ベターは複数あっても、ベストは一つ 2007/06/01 
プロジェクト実現のための物件に出会った時点では、単なる改装工事ですむと高を括っておりましたが、予想外の大工事。築30年だというのに、建物の傷みが激しかったのが大げさになった理由です。壁を作る前に50本以上のスチール棒を立てたり、階段を作り直したりで、基礎工事に手間取りました。それでも床のフローリングをすませ、ようやく終わりがみえてきました。

トンカチ・トンカチ、ブルルルーン……。大工さんの手元から細かな大鋸屑(おがくず)がまい、眉も髪も真っ白。痩せてみえるように黒系ばかりを着ている私は、埃まみれのタマちゃんみたい。きれいに色を塗れば積み木になりそうな木片を集めていた私に、奥様を亡くされたばかりの、ご高齢の宮大工さんがニッコリ。現場監督の松村さんと私にしか通じない渾名ですが、その寡(やもめ)の宮大工さんのことをカモメさんと呼ぶことにしました。それにしても私って、大の工事好き。贅沢な趣味だといわれますが、ホストに大金を貢ぐでなし、高価な宝石を買うでなし、いたって健全と自己弁護する私がいます。
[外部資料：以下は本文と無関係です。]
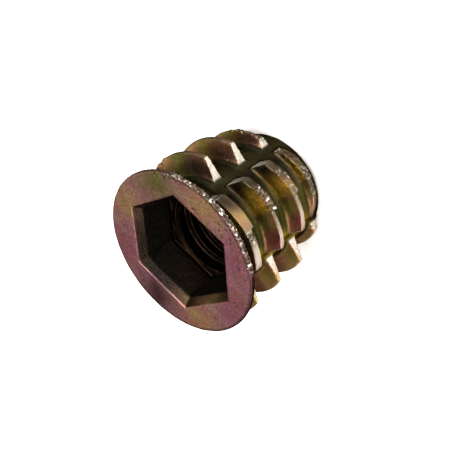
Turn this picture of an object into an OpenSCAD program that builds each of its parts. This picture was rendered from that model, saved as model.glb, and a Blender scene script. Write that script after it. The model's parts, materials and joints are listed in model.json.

大工さん、左官屋さんや電気屋さんもそうですが、現場ではだれもがべつのことをしている。それでいて、その中のだれか一人が欠けても工事は進みません。もの作りの真髄とでもいいましょうか、これが実業の世界だと確信。ベターはいろいろございますが、ベストは一つを信条にしている私にとって、現場はなんともエキサイティングな場所。神楽坂が賑やかな夜の街に変貌するころ、人気がなくなった現場を訪れてみました。スイッチの場所を手探りで点けた仮設の裸電球の光の中に、塗装前のボードに大工さんが書いた、細かな数字が浮かび上がります。厨房器具が入ったら、真っ先に美味しいカトル・カールを職人さんにプレゼントしたいと思います。